Focus has been placed on the recently released people mass movement study which identifies the impact of the expected population growth on the region’s ability to cope with future transport demand.
Minister for Cities Alan Tudge said he, along with the prime minister, will be meeting with the SEQ Mayors to discuss the Deal.
“We need to cater for this rising population and the SEQ City Deal will be a huge step forward,” Tudge said.
South-east Queensland is already home to over two-thirds of the state’s population.
The region is home to nearly one in every seven Australians.
The agreement marks the second city deal for Queensland following the policy being first established in Townsville.
So far, city deals have been developed for Western Sydney, Townsville and Launceston, and a further four more are currently under negotiation in Adelaide, Hobart, Perth and Geelong.
$63b infrastructure plan to keep SEQ moving till 2041
It’s going to cost $63.7 billion to keep South East Queensland moving over the next two decades, according to a study released today by the region’s mayors.
The population of the region is expected to grow by about 1.8 million people to more than five million people by 2041, putting extraordinary demand on the already strained transport network.
The SEQ People Mass Movement Study lists a total of 47 projects designed to keep city-to-city trips under 45 minutes and urban commutes under 30 minutes, including a faster rail network connecting the Sunshine Coast and Gold Coast via Brisbane and west to Ipswich and Toowoomba.
Brisbane Lord Mayor Graham Quirk said the infrastructure plan, coined the Strategic Transport Road Map, would keep the region “economically productive” while maintaining its liveability.
“Business as normal is not going to work, we need to increase the amount of money that is being spent in South East Queensland,” Cr Quirk said.
He said the plan would require an average expenditure of about $2.7 billion per year until 2041, which he said was “not an unrealistic figure”.
“What we are seeing in Sydney and Melbourne right now is this massive spend on infrastructure. That’s because they allowed it to get too far behind. We cannot do that in South East Queensland.”
He said there had been no shortage of plans for the region’s transport network, but it was time for all levels of government to unite with a shared vision.
Redland City mayor Karen Williams said the plan delivered the projects over a “reasonable amount of time with a reasonable amount of investment”.
“It’s not a matter of ‘can we afford this?’ It’s the fact that we can’t afford not to do it,” Cr Williams said.
Faster Rail is not as fast as high speed rail, which delivers speeds up to 350km/h, but could run at about 160km/h with top speeds of up to 200-250kmh, with limited stops.

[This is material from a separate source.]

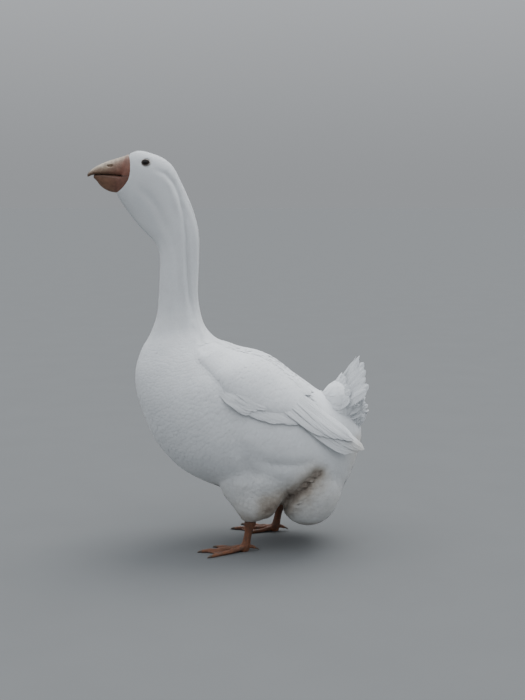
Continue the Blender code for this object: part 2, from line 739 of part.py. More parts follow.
def foot(side, shift, name):
    """Ankle, three toes with claws, hind toe and web, with flat soles at floor level."""
    start = Vector((ANKLE[0] + shift, side * ANKLE[1], 0))
    turn = math.radians(FOOT_TURN)
    ankle_rows = ((start.x, ANKLE[1], ANKLE_TOP, 0.0086, 0.0078),
                  (start.x - 0.002, ANKLE[1], 0.0100, 0.0096, 0.0088),
                  (start.x - 0.003, ANKLE[1], -0.0010, 0.0085, 0.0075))
    base = object_of(name, limb(ankle_rows, side))
    pieces = [web(start, turn, side)]
    for angle, length, radius, knuckles in TOES:
        pieces += toe(start, math.radians(angle) + turn, length, radius, knuckles, side)
    heel = [start + Vector((0.002 + HIND_TOE_LENGTH * share, 0, z)) for share, z, _ in HIND_TOE]
    pieces.append(object_of("hind", tube(heel, [radius for _, _, radius in HIND_TOE])))
    boolean(base, pieces, "UNION")
    flat_cut(base, 0.0)
    return finish(keep_largest(base), name, "leg")


def leg(side, letter):
    shift = LEG_SHIFT[letter]
    thigh = object_of("thigh", limb(shifted(THIGH, shift), side, 2, 16))
    finish(cut_clear(thigh), "thigh_" + letter, "plumage")
    shank = object_of("shank", limb(shifted(SHANK, shift), side, 2, 14))
    finish(shank, "shank_" + letter, "leg")
    foot(side, shift, "foot_" + letter)


def centre_on_floor():
    """Moves every mesh so that the whole stands with its bounding box centred on the origin."""
    corners = np.array([v.co[:] for obj in bpy.data.objects for v in obj.data.vertices])
    low, high = corners.min(axis=0), corners.max(axis=0)
    shift = Vector((-(low[0] + high[0]) / 2, -(low[1] + high[1]) / 2, -low[2]))
    for obj in bpy.data.objects:
        for vert in obj.data.vertices:
            vert.co += shift


def main():
    clear_scene()
    head()
    bill()
    torso = neck_and_torso()
    drape = Drape(torso)
    wing(drape, -1, "wing_l")
    wing(drape, 1, "wing_r")
    tail()
    leg(-1, "l")
    leg(1, "r")
    centre_on_floor()


main()
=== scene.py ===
"""A large white gander, life size: skin, plumage, bill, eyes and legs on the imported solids."""

import json
import math
from functools import partial
from itertools import product

import bpy
import numpy as np
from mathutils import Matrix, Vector
from mathutils.bvhtree import BVHTree
from mathutils.kdtree import KDTree

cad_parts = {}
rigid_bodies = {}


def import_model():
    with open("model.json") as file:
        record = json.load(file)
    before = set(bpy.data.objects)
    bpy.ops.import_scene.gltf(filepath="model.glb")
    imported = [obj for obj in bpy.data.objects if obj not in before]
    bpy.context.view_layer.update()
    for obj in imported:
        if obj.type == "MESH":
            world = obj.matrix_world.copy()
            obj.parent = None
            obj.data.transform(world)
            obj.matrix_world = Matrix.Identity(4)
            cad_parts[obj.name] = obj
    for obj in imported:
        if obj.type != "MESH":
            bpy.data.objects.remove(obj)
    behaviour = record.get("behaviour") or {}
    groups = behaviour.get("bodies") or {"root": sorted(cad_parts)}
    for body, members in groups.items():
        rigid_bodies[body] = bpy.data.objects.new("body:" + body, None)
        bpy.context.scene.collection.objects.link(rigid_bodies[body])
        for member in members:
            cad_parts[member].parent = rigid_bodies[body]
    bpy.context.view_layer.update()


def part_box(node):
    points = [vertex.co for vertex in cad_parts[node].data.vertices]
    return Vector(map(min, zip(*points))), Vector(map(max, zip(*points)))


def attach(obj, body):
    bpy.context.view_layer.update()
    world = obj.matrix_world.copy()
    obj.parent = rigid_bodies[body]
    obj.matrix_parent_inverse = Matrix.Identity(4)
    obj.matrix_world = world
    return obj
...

It would be connected to the light rail networks on the Gold Coast and Sunshine Coast in order to ease congestion on major arterials.
Other projects include the Brisbane Metro, Cross River Rail and road upgrades, including the Pacific, Sunshine, Centenary, Ipswich and Logan motorways and the Bruce, Warrego and Mt Lindesay highways.
The study also took into account emerging technologies including autonomous vehicles.
It was first proposed in 2016, and began in September 2017, with the aim of bringing together multiple local, state and national transport studies into one cohesive plan.
The South East Queensland region takes in the Brisbane City, Ipswich City, Lockyer Valley Regional, Logan City, Moreton Bay, Redland City, Scenic Rim Regional, Somerset Regional, Sunshine Coast and Toowoomba Regional council areas.